As a Certified Business Made Simple and Small Business Flight Plan Coach, I appreciate the way the Guiding Principles work connects measurable objectives to consistent action.

In my coaching work, I often help business owners close the gap between the mission they say they want and the behaviors their business is actually practicing.

Because most growing owners do not need more random ideas.

They need clarity.

They need focus.

They need a simple way to help their team understand, “If we do these things consistently, we are moving in the right direction.”

That is where momentum becomes more than effort.

It becomes alignment.

Your Next Right Step

If your business is aiming for the next stage of growth, start with one important outcome.

Not ten.

One.

Then ask:

What three actions, if done consistently, would make this outcome more likely?

For example:

If your goal is to grow revenue, what are the three sales or relationship-building actions that need to happen every week?

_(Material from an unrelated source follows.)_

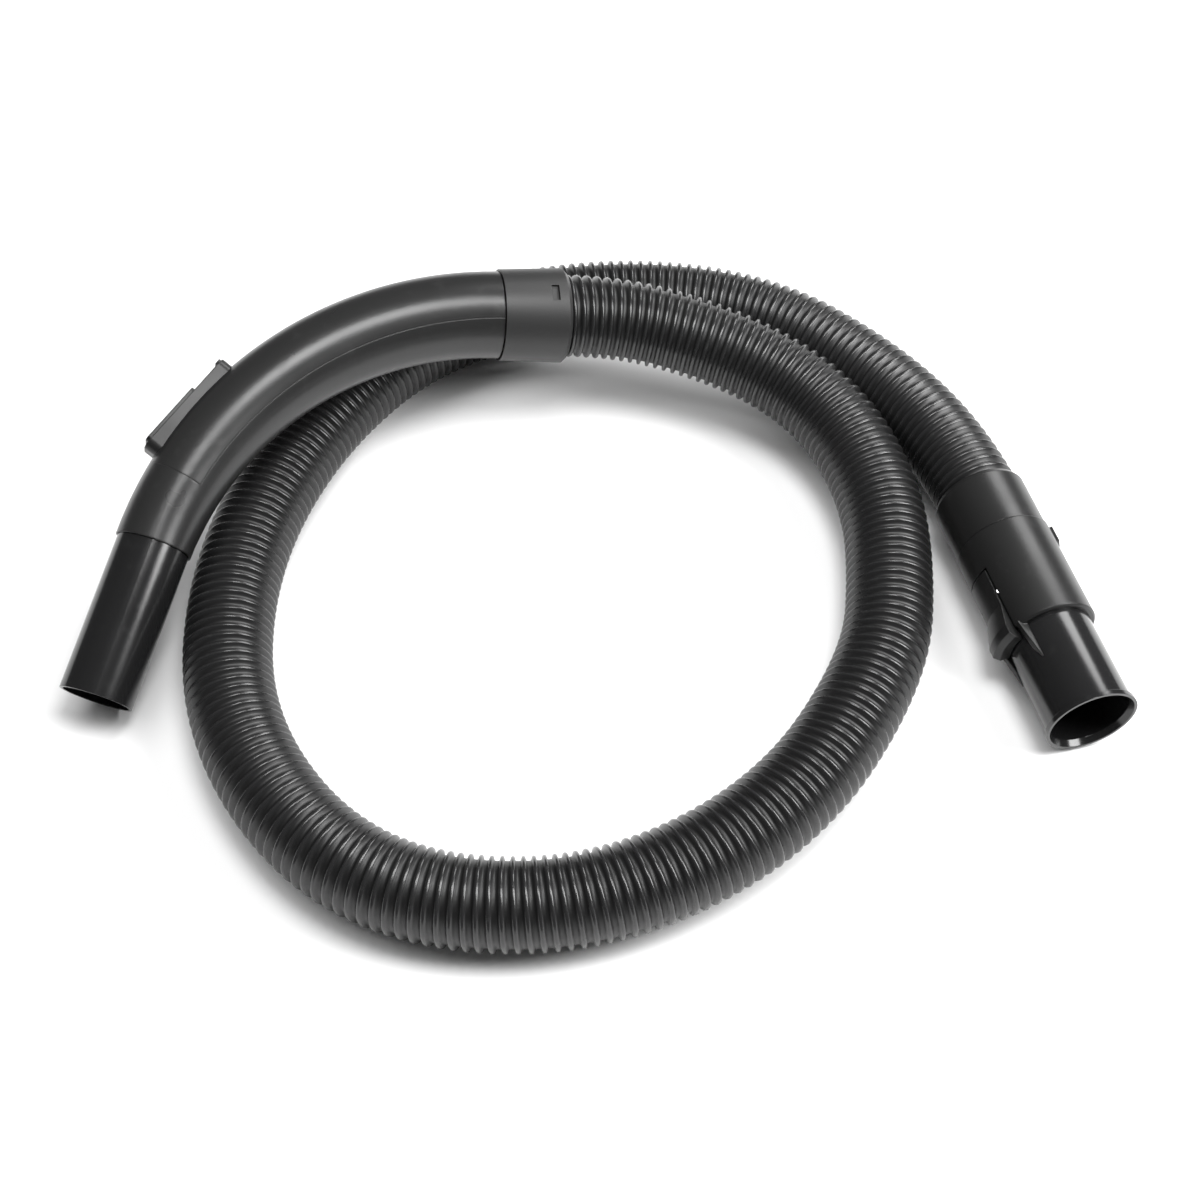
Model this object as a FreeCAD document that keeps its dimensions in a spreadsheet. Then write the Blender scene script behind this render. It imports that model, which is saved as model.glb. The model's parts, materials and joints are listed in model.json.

If your goal is to improve retention, what are the three client experience actions that need to happen before a client ever considers leaving?

If your goal is to increase profit, what are the three operational actions that need to be reviewed consistently?

If your goal is to reduce owner dependency, what are the three decisions, processes, or responsibilities that need to move out of your head and into the business?

Your $5M goal is not the plan.

It is the destination.

The plan is found in the repeated actions that help your team move toward that destination with clarity, consistency, and ownership.

Because the next stage of growth will not come from doing more of everything.

It will come from knowing what matters most and building a business that can practice those things consistently.